T K RABARI Vs. STATE OF GUJARAT
LAWS(GJH)-1988-4-22
HIGH COURT OF GUJARAT
Decided on April 08,1988

T K Rabari Appellant
VERSUS
STATE OF GUJARAT Respondents


Cited Judgements :-

JUMEDAR MANDAL SHREE SAYAJI HIGH SCHOOL BARODA VS. DISTRICT EDUCATION OFFICER BARODA [LAWS(GJH)-1988-10-16] [REFERRED TO]


JUDGEMENT

A.P.RAVANI - (1.)Can existence of escape route such as emergency exit door or safety valve ever be pleaded as a ground for using the escape route as a State Highway or National Highway ? This in short is the question which arises in this petition. In spite of the fact that there is alternative remedy by way of appeal the petitioner insists that this High Court should exercise its power under Art. 226 of the Constitution of India.
(2.)The petitioner was serving as a Field Assistant with respondent No. 2-Corporation.

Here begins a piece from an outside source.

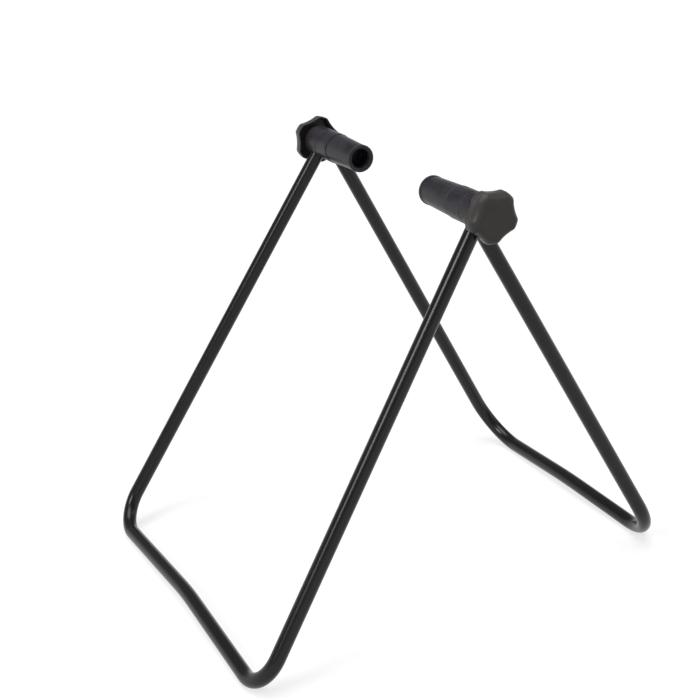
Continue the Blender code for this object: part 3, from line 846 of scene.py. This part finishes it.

He has been ordered to be removed from service by order dated 15/12/1986 produced at Annexure-L to the petition. It was alleged that in past when the petitioner was at Chuda Sheep Extension Centre he was served with show-cause notice to explain As to why his services should not be terminated on account of frequent absence and irregularities. The petitioner was given an opportunity of being heard and ultimately as per order referred to hereinabove his services have been terminated. This order is challenged by filing petition under Art. 226 of the Constitution of India.
(3.)There is no dispute with regard to the fact that the order can be challenged before the appropriate appellate authority constituted under the relevant provisions of the Rules and Regulations of respondent No. 2 But it is submitted that the impugned order is a nullity and therefore this High Court should entertain the petition and should not reject the same on the ground of alternative remedy by way of appeal available to the petitioner. It is submitted that a copy of the report of the Extension Officer was not supplied to the petitioner. In his submission there was no inquiry and therefore it should be held that the order is passed without holding any inquiry against the petitioner and hence it is a nullity. Looking at the impugned order it cannot be said that there was no inquiry. If appears that the show-cause notice was served upon the petitioner. Thereafter there were some proceedings. Whether the inquiry was in conformity with the principles of natural justice and in conformity with the relevant provisions of the Rules and Regulations applicable to the inquiry in question of fact. To arrive at a conclusive decision as to whether the inquiry is in contravention of the principles of natural justice or in contravention of the provisions of the Rules and Regulations one is required to examine the facts of the case. Ex fact the impugned order does not indicate that no inquiry whatsoever was held and the order is passed in contravention of the principles of natural justice or in contravention of the provisions of the relevant Rules and Regulations. Therefore the contention that the order is a nullity cannot be accepted without further examination of the facts of the case. It is submitted that even when some examination of facts are necessary by this Court that course may be adopted in this case because ultimately if it is found that the impugned order is a nullity no useful purpose will be served by directing the petitioner to go before the appellate authority. In the submission of the learned Counsel for the petitioner the remedy by way of appeal cannot be said to be efficacious and therefore the petition be entertained. The aforesaid contention cannot be accepted.